In permitting Title III lawsuits for the first time, starting May 2, 2019, the Trump administration aimed to pressure foreign investors out of Cuba and thereby starve the regime of resources. The administration may also have expected to score political points by allowing Americans—especially Cuban Americans in Florida—to sue foreign companies in U.S. courts. But the actual result has been different: the majority of defendants in the lawsuits filed so far have been U.S. companies whose activities touch Cuba only in some minor way, rather than the Cuban companies or foreign companies that now own, lease or operate property in Cuba. Title III's activation, in short, has been a failure and should be reversed.

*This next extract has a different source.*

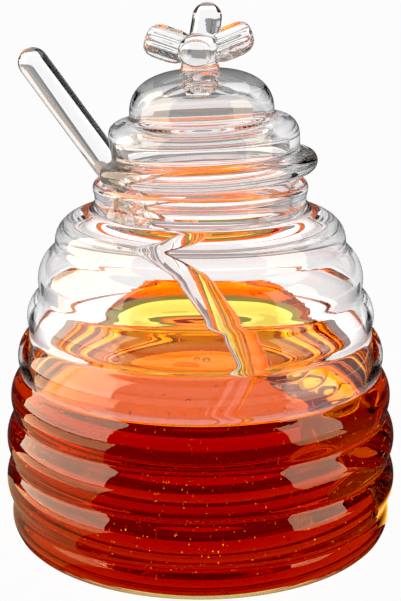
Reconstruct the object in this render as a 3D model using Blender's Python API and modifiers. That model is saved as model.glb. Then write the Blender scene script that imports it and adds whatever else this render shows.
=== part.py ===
"""Honey jar with dipper: a ribbed clear glass jar shaped like a beehive, honey to about half its height,
a stepped glass lid with a bee as its knob, and a glass dipper that leans out through the lid's notch.

Metres, +Z up. The origin is the centre of the jar's base. The dipper leans towards -X, and the bee
faces -Y. Sizes below are in millimetres and angles in degrees, and MM turns them to metres.
"""

import math

import bmesh
import bpy
from mathutils import Matrix, Vector

MM = 0.001
GAP = 0.3
MERGE = 0.00005
CLEARANCE = 2.0

# Jar: the creases between its ribs, from the top down, as (height, outer radius)
CREASES = ((75.2, 36.9), (63.7, 41.0), (53.6, 43.5), (43.2, 46.2), (31.9, 48.0), (20.3, 49.0), (8.4, 48.8))
RIB_BULGE = 2.1
BASE_RADIUS = 48.7
BASE_RIB_BULGE = 1.2
SHOULDER_RADIUS = 36.9
SHOULDER_RISE = 7.1
SHOULDER_CENTRE = 77.2
NECK_RADIUS = 26.7
NECK_BOTTOM = 86.6
LIP_BOTTOM = 88.5
LIP_RADIUS = 27.3
LIP_TOP = 91.6
LIP_ROUND = 0.6
LIP_CREST = 90.0
NECK_BORE = 25.5
CREASE_WALL = 1.3
CREST_WALL = 1.9
INNER_RIB_BULGE = 1.2
SHOULDER_WALL = 1.6
FLOOR = 4.0
FLOOR_ROUND = 6.0
FLOOR_RISE = 4.2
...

Congress passed the Helms-Burton Act, also known as the "Cuban Liberty and Democratic Solidarity (Libertad) Act," to increase the economic isolation of the Cuban government and encourage the ouster of Fidel Castro. In addition to Title III, the act codifies executive branch sanctions prohibiting U.S. companies from doing most business in Cuba. Title IV directs the secretary of state to deny U.S. visas to directors, officers and controlling shareholders of companies that traffic in confiscated property.
The act defines "traffic" broadly to include not only any "commercial activity using or otherwise benefiting from confiscated property" but also "profiting" from trafficking carried out by others. Moreover, Title III imposes draconian penalties for companies found liable for trafficking. Plaintiffs who are among the nearly 6,000 American companies and individuals with claims certified by the Foreign Claims Settlement Commission (part of the Department of Justice) in the early 1960s may collect the amount of their certified claim, plus treble damages, interest over the last 60 years, and attorney fees. An estimated 200,000 additional claimants without certified claims may be eligible to file lawsuits as well. Individual Title III awards could be close to (or over) $1 billion.
Given the shiny pot of gold at the end of the Title III rainbow, it is perhaps surprising that only 26 lawsuits have been filed since the provision's activation a year ago. But the major U.S. companies that hold the largest claims may be reluctant to sue the Cuban government (because they may seek to do business in Cuba in the future) or to sue European, Canadian or Mexican companies (who are corporate partners and who may be able to take advantage of "blocking statutes" passed by their governments that prohibit them from complying with the act). Smaller claimants may be deterred by the cost and length of litigating Title III lawsuits.
When it enacted Title III, Congress expected that the defendants would be non-U.S. companies, such as Cuban companies, European hotel chains and Mexican telecommunications operators that lease or use properties expropriated from Americans in Cuba. But the reality has been far different. Of the 76 total companies named as defendants in Title III lawsuits over the last year, almost 50 have been U.S. companies, including American Airlines, Visa, Mastercard, Amazon, Travelocity and Expedia (which is a defendant in six lawsuits).
Moreover, none of the U.S. defendants are leasing or operating property in Cuba. Some (like American Airlines) provide travel to Cuba pursuant to licenses issued by the Treasury Department, while others (such as Visa, Mastercard and Expedia) simply provide travel or financial services to persons who travel to Cuba. These are far different from the non-U.S. companies actually operating in Cuba that Congress and, presumably, the Trump administration intended to penalize when they enacted and activated Title III.
U.S. courts will now have to grapple with complex legal questions such as whether processing a credit card payment for a traveler to Cuba or landing at a Cuban airport constitutes "trafficking." And given the broad definition of trafficking, may multiple defendants be found liable for trafficking (booking the room, processing the payment, operating the hotel) for the same Cuban property? These questions are likely to take a decade or more to resolve, perhaps ultimately by the Supreme Court.
The Trump administration acted precipitously when it activated Title III and has ended up causing significant legal burden and expense for many U.S. companies. Creative plaintiffs are likely to file more suits. The administration should now at least explore suspending Title III with respect to U.S. companies and companies of countries that cooperate with the United States to promote human rights in Cuba and other areas, although either action would be open to serious domestic and international legal challenges. The better course would be to re-suspend Title III entirely before the current trickle of suits becomes a flood.
John B. Bellinger III is the co-chair of Arnold & Porter's global law and public policy practice and adjunct senior fellow at the Council on Foreign Relations. He served as the legal adviser for the Department of State from 2005-2009 and senior associate counsel to the president and legal adviser for the National Security Council from 2001-2005 in the George W. Bush administration.